Mein Projekt setzt sich mit Verbrechen gegen die Menschlichkeit als eine Form der Gewalt auseinander, die trotz ihrer Irreparabilität repariert werden muss, um nicht in der schmerzlichen Erinnerung an sie zu verharren. Meine Überlegungen werden sich auf zwei verschiedenen Ebenen entwickeln, die jedoch eng miteinander verflochten sind. Zunächst werde ich mich der Frage der Reparation in einer theoretischen Reflexion nähern, die sich aus der Analyse der Geschichte – Genozide, Verbrechen gegen die Menschlichkeit – und aus der Interpretation von literarischen Werken und Zeugenberichten, die von diesen Katastrophen erzählen, zusammensetzen wird. Die Werke, auf die ich meine Analyse gründen werde, schaffen es, die Erinnerung nicht in ihrer Einzigartigkeit einzuschließen und stattdessen in einen größeren, rettenden Zusammenhang zu stellen. Auf einer zweiten Ebene werde ich meine theoretischen Reflexionen mit einem praktischen Versuch der Reparation verknüpfen. Ich verstehe meinen Text als Raum der symbolischen Reparation an dem Fall der im Juni 1994 in Bisesero in Ruanda verübten Massaker und der Straffreiheit, die jede Form der politisch-juristischen Reparation verhindert, die den Genozid und die Komplizenschaft der französischen Armee und des französischen Staates bei den begangenen Verbrechen adressieren könnte.
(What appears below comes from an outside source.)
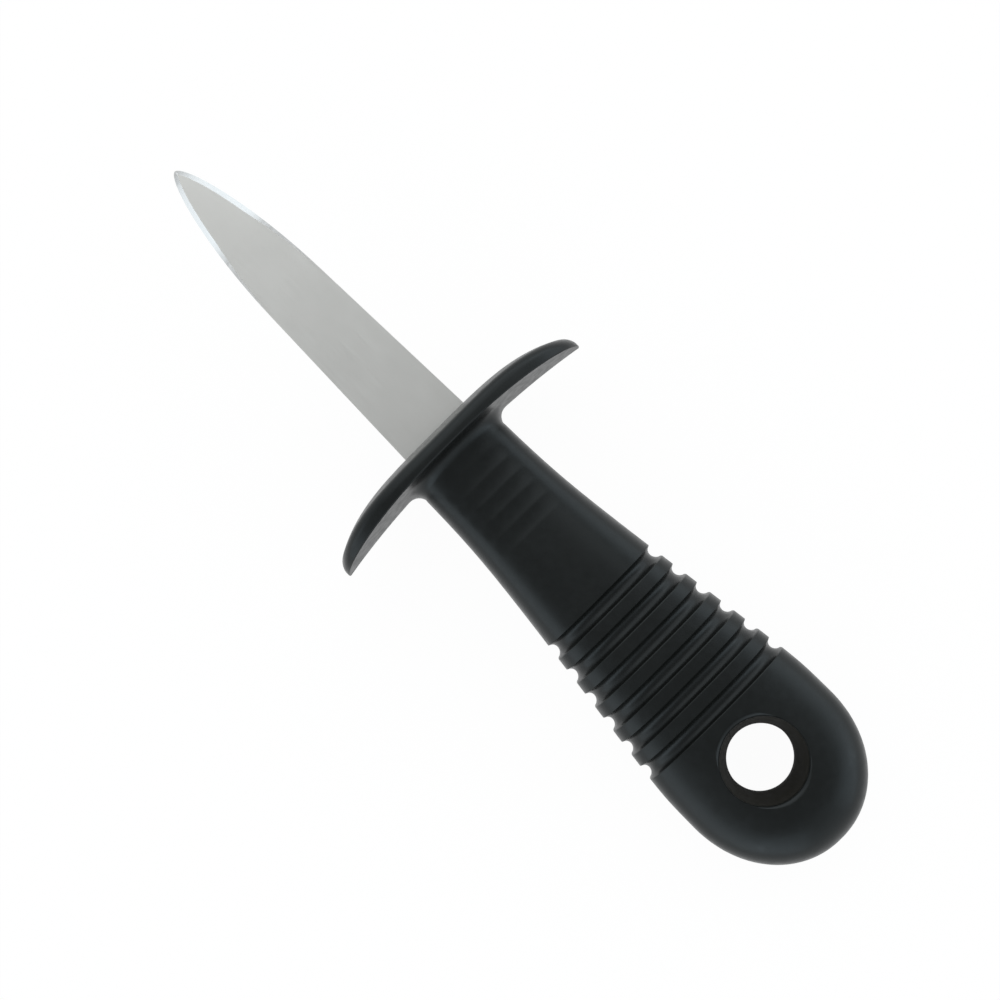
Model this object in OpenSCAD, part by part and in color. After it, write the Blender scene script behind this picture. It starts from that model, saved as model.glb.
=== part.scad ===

Meine individuelle Erfahrung – die eines implizierten Subjekts (Rothberg), das sich aus einer Reihe von Engagements und Denkobjekten zusammensetzt – werde ich in Form eines Essays und durch die konkrete Praxis einer Suche nach einer Art symbolischer Gerechtigkeit reflektieren (insbesondere durch Kunst und Wissenschaft, und die Kunst der forensischen Wissenschaft und das Sammeln von Zeugenberichten).
DR. AURÉLIA KALISKY
CURRICULUM VITAE
Aurélia Kalisky ist eine französische Wissenschaftlerin im Bereich der Komparatistik. Sie hat über einen langen Zeitraum in Berlin am Leibniz-Zentrum für Literatur- und Kulturforschung und am Centre Marc Bloch gearbeitet, wo sie an DFG-Projekten zur Kulturgeschichte der Zeugenschaft, zur wissenschaftlichen Praxis und zu den Schreibweisen jüdischer Intellektueller nach der Shoah mitwirkte. Sie war Gastwissenschaftlerin in zahlreichen Einrichtungen in Europa, wie dem NIOD Institute for War, Holocaust and Genocide Studies in Amsterdam, dem Wiener Wiesenthal Institut für Holocaust-Studien (VWI) oder dem Moses Mendelssohn Zentrum für europäisch-jüdische Studien in Potsdam (MMZ). Ihre Arbeit befasst sich mit Werken, die Zeugnis von historischen Katastrophen im Zusammenhang mit extremer politischer Gewalt ablegen, sowie mit den Formen der Erinnerung und mit der Geschichtsschreibung, die aus solchen Kontexten hervorgegangen sind. Sie setzt sich dafür ein, die wissenschaftliche Forschung mit einer Form des öffentlichen Engagements zu verbinden, insbesondere durch ihre Teilnahme an Untersuchungsausschüssen zur Komplizenschaft des französischen Staates in Ruanda und durch die Organisation einer Ausstellung in diesem Jahr in Österreich, die sich mit den Erfahrungen von Kindern während und nach dem Genozid an den Tutsi befasst.